Ich erstelle also Backups in 700MB Größe nach /tmp/backup, der Root Folder ist /, ich  schliesse die Ordner usr/portage/distfiles, proc, dev, mnt/init.d, tmp und var/tmp/portage aus.

http://dar.linux.free.fr/

----------

## mb

hallo !

ansonsten kann ich noch partimage empfehlen... ein bootfähiges images liefern die auch, das backup kann u.a. über netzwerk an einen backupserver übertragen werden und dort gesichert werden, splitting und kompression geht auch...

kommandozeile oder gui...

http://www.partimage.org

#mb

----------

## neo-X²

eine totsichere Methode findest du auch hier http://www.newbie-net.de/anleitung_imagebackup.html

Nachtrag:

eine von mir bevorzugte Methode ist ein komplettes Image der Systempartition auf eine zweite Festplatte abzulegen mit

dd if=/dev/sda3 bs=1k | gzip -v9 > /home/sysimage/sda3.img

das "Zurückschreiben" geht mit

dd if=/home/sysimage/sda3.img | gunzip | dd of=/dev/sda3

Zum "Rückschreiben" wird mit der Install-CD gebootet und die Partition mit dem Image gemountet. Wichtig!! Beim "Rückschreiben" darf die "zu rettende" Partition nicht gemountet werden. Das Ganze funzt auch mit xfs-Partitionen.

----------

## Chaostrooper

Zu der Idee mit dd habe ich anzumerken, das es oft günstiger ist zu taren, bzw partimage einzusetzen. 1. schneller, 2. kleineres Backup.
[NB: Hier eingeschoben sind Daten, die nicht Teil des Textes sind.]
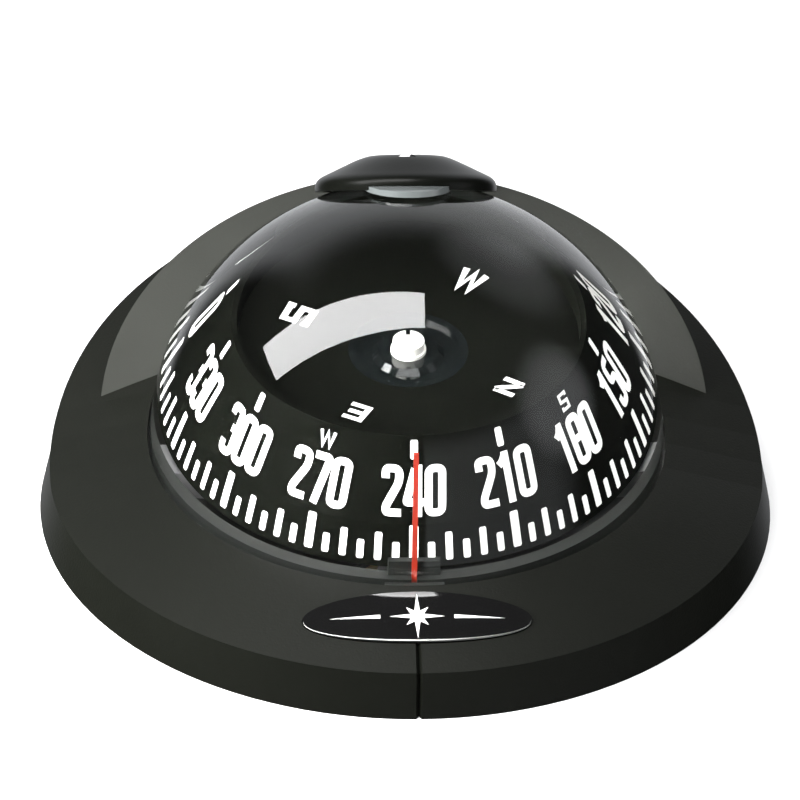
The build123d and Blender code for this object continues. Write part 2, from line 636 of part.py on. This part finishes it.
cap = disc(CAP_RADIUS * 0.7, cap_bottom + 0.9, dish_z + 0.1) + disc(CAP_RADIUS, dish_z + 0.3, dish_z + 1.6)
cap += disc(CAP_RADIUS + 0.2, dish_z + 0.1, dish_z + 0.5)
cap -= Pos(0, 0, dish_z + 1.0) * extrude(Rectangle(0.5, 9), 2)
save("pivot_cap", cap)
jewel = disc(1.2, cap_bottom - 0.3, cap_bottom + 0.9)
jewel -= Pos(0, 0, cap_bottom - 0.3) * Cone(1.0, 0.2, 0.9, align=(Align.CENTER, Align.CENTER, Align.MIN))
save("pivot_jewel", jewel)
carrier = ring(3.3, 4.6, magnet_z, magnet_z + 3.0)
carrier_bar = block(MAGNET_SPACING + 4.4, 5.0, magnet_z, magnet_z + 3.0) - disc(4.0, 0, 99)
carrier += carrier_bar
magnets = []
for side in (-1, 1):
    x = side * MAGNET_SPACING / 2
    magnet_ends = [(x, side_y * MAGNET_LENGTH / 2, magnet_z + 1.5) for side_y in (-1, 1)]
    bar = rod(MAGNET_RADIUS - 0.4, *magnet_ends)
    magnets.append(bar)
    carrier -= bar
save("magnet_carrier", carrier)
save("card_magnets", *magnets)
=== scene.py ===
# A dome compass as it sits in a boat's panel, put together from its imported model.
# The order is the camera, the bowl, the card with its print, the dome, the trim, then the panel
# and the light.
from math import atan2, cos, hypot, pi, radians, sin

import bmesh
import bpy
from mathutils import Matrix, Vector


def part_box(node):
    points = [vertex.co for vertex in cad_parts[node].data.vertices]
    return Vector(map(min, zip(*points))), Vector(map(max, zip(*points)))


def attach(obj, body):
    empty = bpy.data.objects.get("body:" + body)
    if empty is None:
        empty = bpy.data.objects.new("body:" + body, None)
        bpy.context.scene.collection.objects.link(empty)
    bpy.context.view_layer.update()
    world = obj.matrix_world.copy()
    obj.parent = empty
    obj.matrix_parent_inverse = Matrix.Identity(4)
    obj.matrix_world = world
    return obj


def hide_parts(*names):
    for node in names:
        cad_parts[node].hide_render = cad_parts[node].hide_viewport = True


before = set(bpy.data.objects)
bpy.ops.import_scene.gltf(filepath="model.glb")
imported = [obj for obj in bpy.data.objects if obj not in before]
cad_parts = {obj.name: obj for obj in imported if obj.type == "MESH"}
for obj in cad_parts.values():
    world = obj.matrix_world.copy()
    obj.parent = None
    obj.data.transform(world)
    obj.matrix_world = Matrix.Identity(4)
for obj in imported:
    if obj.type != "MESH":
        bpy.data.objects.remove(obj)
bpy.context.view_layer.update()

MM = 0.001

# ---- Camera ----------------------------------------------------------------------------
# It looks down at the front of the compass with a long lens, slightly turned and rolled.
camera_rise = radians(32.91)
camera_turn = radians(2.6)
camera_roll = radians(1.14)
camera_distance = 550 * MM
camera_aim = Vector((0, 0, 20 * MM))
back = Vector(
    (-sin(camera_turn) * cos(camera_rise), -cos(camera_turn) * cos(camera_rise), sin(camera_rise))
)
level_right = Vector((cos(camera_turn), -sin(camera_turn), 0))
level_up = back.cross(level_right)
right = cos(camera_roll) * level_right + sin(camera_roll) * level_up
up = cos(camera_roll) * level_up - sin(camera_roll) * level_right
camera_data = bpy.data.cameras.new("camera")
camera_data.lens = 166.7
camera_data.shift_x = -0.0096
camera_data.shift_y = -0.0212
camera = bpy.data.objects.new("camera", camera_data)
bpy.context.scene.collection.objects.link(camera)
camera.matrix_world = Matrix.Translation(camera_aim + back * camera_distance) @ Matrix(
    (right, up, back)
).transposed().to_4x4()
bpy.context.scene.camera = camera
bpy.context.scene.view_settings.view_transform = "Standard"

# ---- Bowl, its flange parts and what closes it from below --------------------------------
# The bowl is moulded in black glass-filled nylon, with a fine spark-eroded surface.
# It holds the fluid under the dome; rubber seals it, steel screws and a ring clamp it.


def add_node(tree, kind, **inputs):
    # One shader node, with its inputs set to values or joined to other nodes' outputs.
    node = tree.nodes.new(kind)
    for name, value in inputs.items():
        socket = node.inputs[name.replace("_", " ")]
        if isinstance(value, bpy.types.NodeSocket):
            tree.links.new(value, socket)
        else:
            socket.default_value = value
    return node


def rgba(colour):
    return (*colour, 1.0)


def finish_material(name, colour, roughness, grain, depth, mottle=0.12, **sockets):
    # A moulded, painted or turned surface: grain is its texture's size and depth its relief,
    # both in millimetres. mottle is how far colour and roughness wander over the piece.
    material = bpy.data.materials.new(name)
    material.use_nodes = True
    tree = material.node_tree
    shader = tree.nodes["Principled BSDF"]
    place = add_node(tree, "ShaderNodeTexCoord").outputs["Object"]
    fine = add_node(tree, "ShaderNodeTexNoise", Vector=place, Scale=1 / (grain * MM), Detail=3.0)
    broad = add_node(tree, "ShaderNodeTexNoise", Vector=place, Scale=90.0, Detail=2.0)
    relief = add_node(
        tree, "ShaderNodeBump", Height=fine.outputs["Fac"], Distance=depth * MM, Strength=1.0
    )
    tree.links.new(relief.outputs["Normal"], shader.inputs["Normal"])
    tone = tree.nodes.new("ShaderNodeMix")
    tone.data_type = "RGBA"
    tone.inputs["A"].default_value = rgba([c * (1 - mottle) for c in colour])
    tone.inputs["B"].default_value = rgba([min(1.0, c * (1 + mottle)) for c in colour])
    tree.links.new(broad.outputs["Fac"], tone.inputs["Factor"])
    tree.links.new(tone.outputs["Result"], shader.inputs["Base Color"])
    gloss = tree.nodes.new("ShaderNodeMapRange")
    gloss.inputs["To Min"].default_value = roughness * (1 - mottle / 2)
    gloss.inputs["To Max"].default_value = min(1.0, roughness * (1 + mottle / 2))
    tree.links.new(fine.outputs["Fac"], gloss.inputs["Value"])
    tree.links.new(gloss.outputs["Result"], shader.inputs["Roughness"])
    for socket, value in sockets.items():
        shader.inputs[socket.replace("_", " ")].default_value = value
    return material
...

Nimmt man den extrem ungünstigen Fall an: sehr grosse Festplatte, wenig Inhalt. Kopiert man mit dd auch leere Sektoren. Auch wenn man das ganze noch über ne pipe zippt ist das resultat viel gösser, als wenn die leeren Sektoren einfach übersprungen werden.

Natürlich ist das relativ egal, wenn die Partition sowieso voll ist.

Grüsse Emanuel

----------

## KiLLaCaT

 *sven wrote:*   

> 
> 
> Ich erstelle also Backups in 700MB Größe nach /tmp/backup, der Root Folder ist /, ich  schliesse die Ordner usr/portage/distfiles, proc, dev, mnt/init.d, tmp und var/tmp/portage aus.

 

und in welchen format hast du dein backup dann?

im tar.gz?

MfG

jax

----------

## Dimitri

Hi,

dann noch ne Frage: Muss ich das tar Archiv dann mit den gleichen Parametern entpacken wie sie auch im Installationguid beschrieben werden, oder brauche ich andere?

Dim

----------

## MaDmAsTeR

Hi!

habe da auch mal ne Frage, wenn wir schon beim Syste-BackUp sind.

Habe hier noch nen Adaptec 2940UW und nen HP DAT-Streamer rumliegen, ich nehme an per TAR kann ich das machen oder?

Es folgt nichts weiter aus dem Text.